MARIE has enjoyed performances at Yale Rep, Soho Rep, and Steppenwolf. It is now being produced across the country and even at high schools. What do you think gives your play such broad appeal?

Well I think Marie is a pretty compelling character—she’s funny and she’s tragic and she’s arrogant and she’s deeply lonely. So I think people like spending time with her and feeling their sympathies being pushed and pulled. But I think, more to the point, we are a superpower—whatever that means–on our way down. I think we all know and feel this on some level, so it’s a parable for us. It’s a play about inequality, and how political injustice reverberates in an individual psyche, and maybe that’s interesting for people. But I really think Marie would be shocked at our current political moment. I don’t know what she would do with Donald Trump. It would be too much–even for her. …

When talking to people about MARIE ANTOINETTE there is the inevitable comparison to Sofia Coppola’s 2006 film of the same name. Did her film give you pause in writing a stage play about the same subject?
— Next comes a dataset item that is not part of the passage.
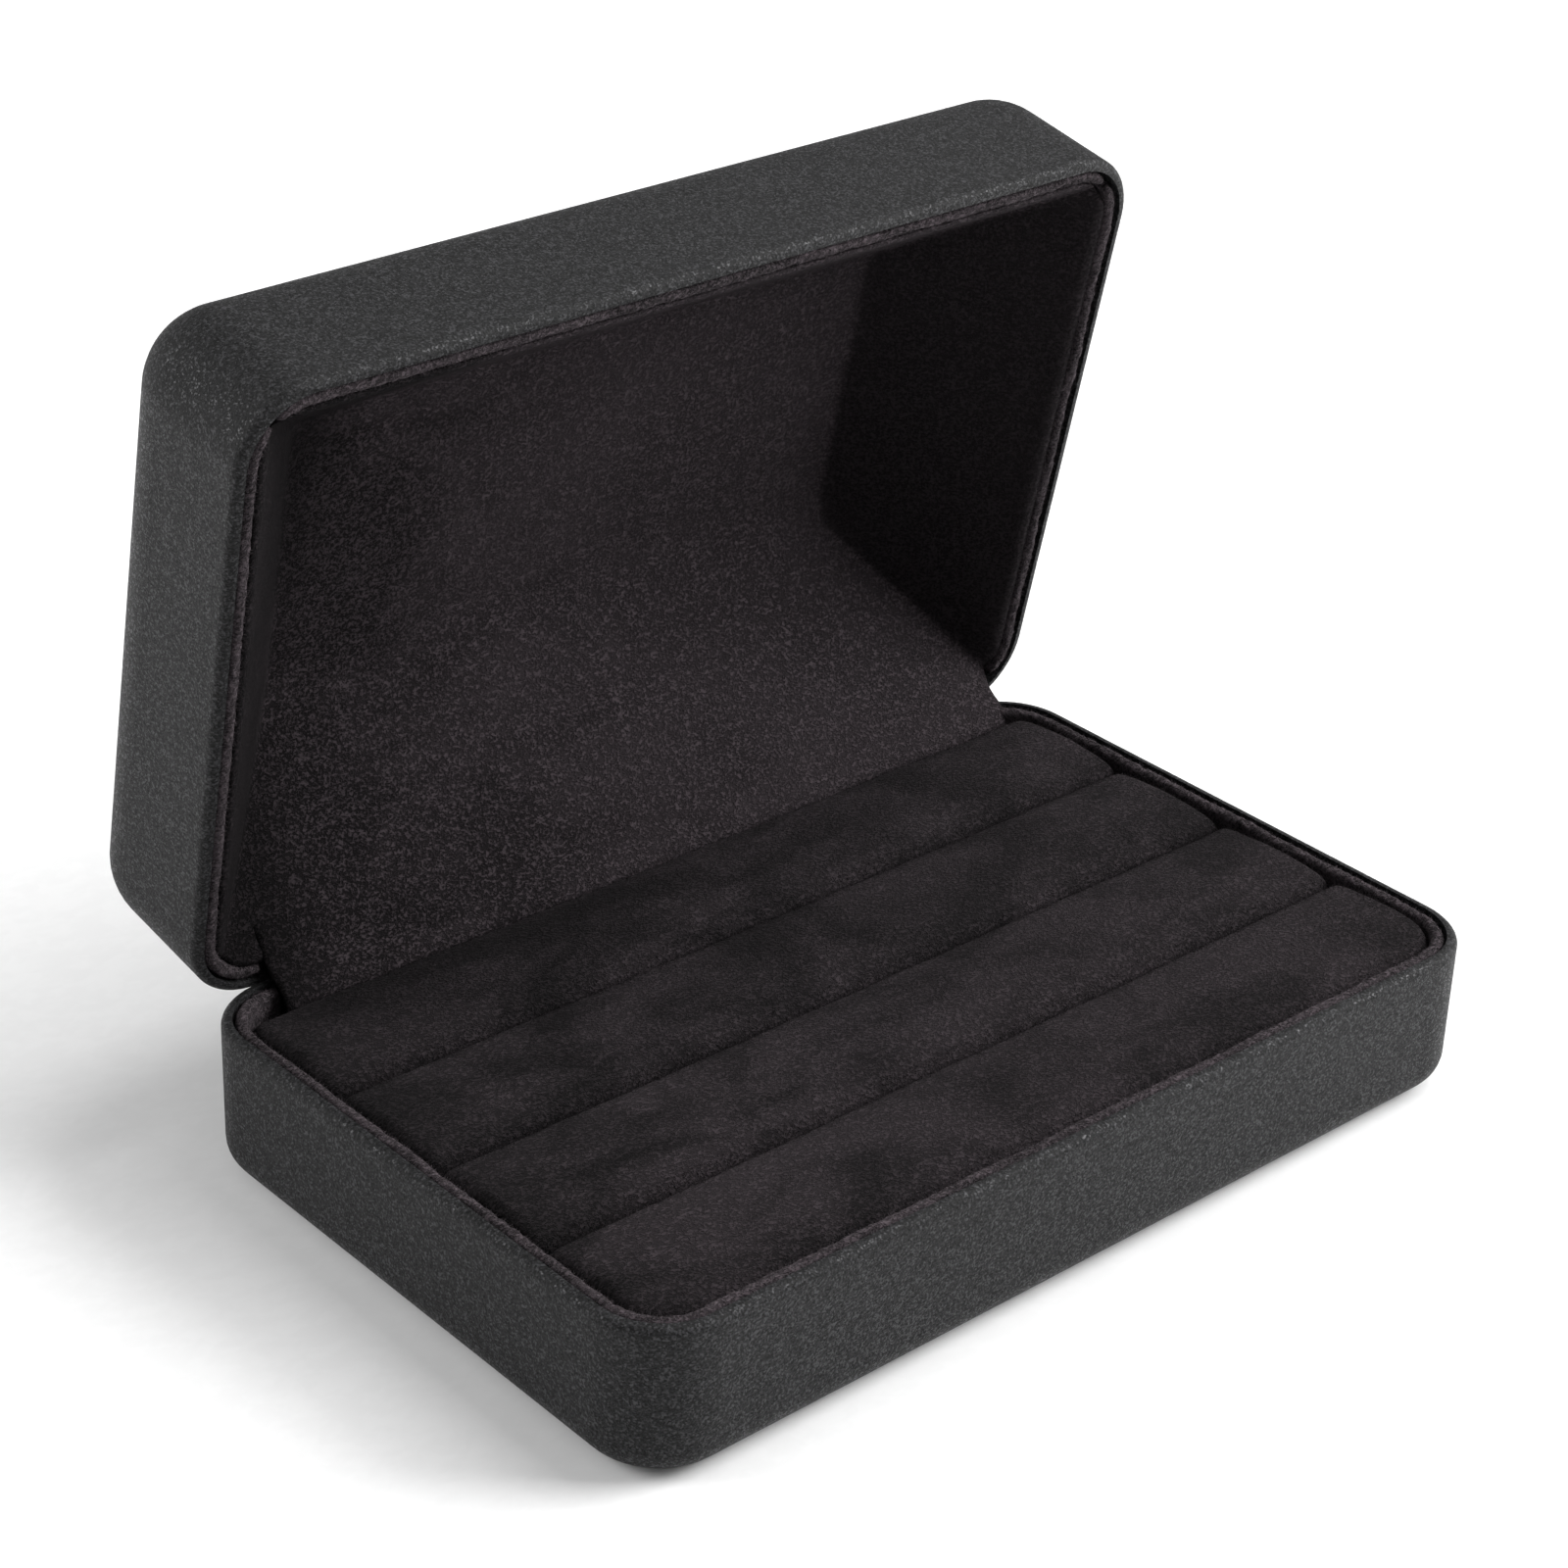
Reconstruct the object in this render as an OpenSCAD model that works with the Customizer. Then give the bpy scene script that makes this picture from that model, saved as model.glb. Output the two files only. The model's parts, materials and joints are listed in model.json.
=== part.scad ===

Well, I’ve spoken about it in interviews again and again but people still think I wrote this play a couple of years ago. The sad fact is I finished the play in 2006, about nine months before the Coppola film came out. I hadn’t heard about the Coppola film when I wrote my play, and in fact I’ve never seen it.

Is there a common theme that ties your work together?

Fucked up people realizing they probably aren’t going to get any less fucked up by the end of the play.

What’s up next for you?

I’m revising a memoir that HarperCollins is publishing called SAVE US, SUPERMAN! And I’m doing a play with Will Butler from the band Arcade Fire and the director Daniel Aukin. And I’ve finished another play about the composer Oscar Levant who had five consecutive nervous breakdowns. That one is a comedy.

What would you like audiences talking about when they leave the theatre after a performance of MARIE ANTOINETTE?

I’d prefer they be shocked into deafening silence.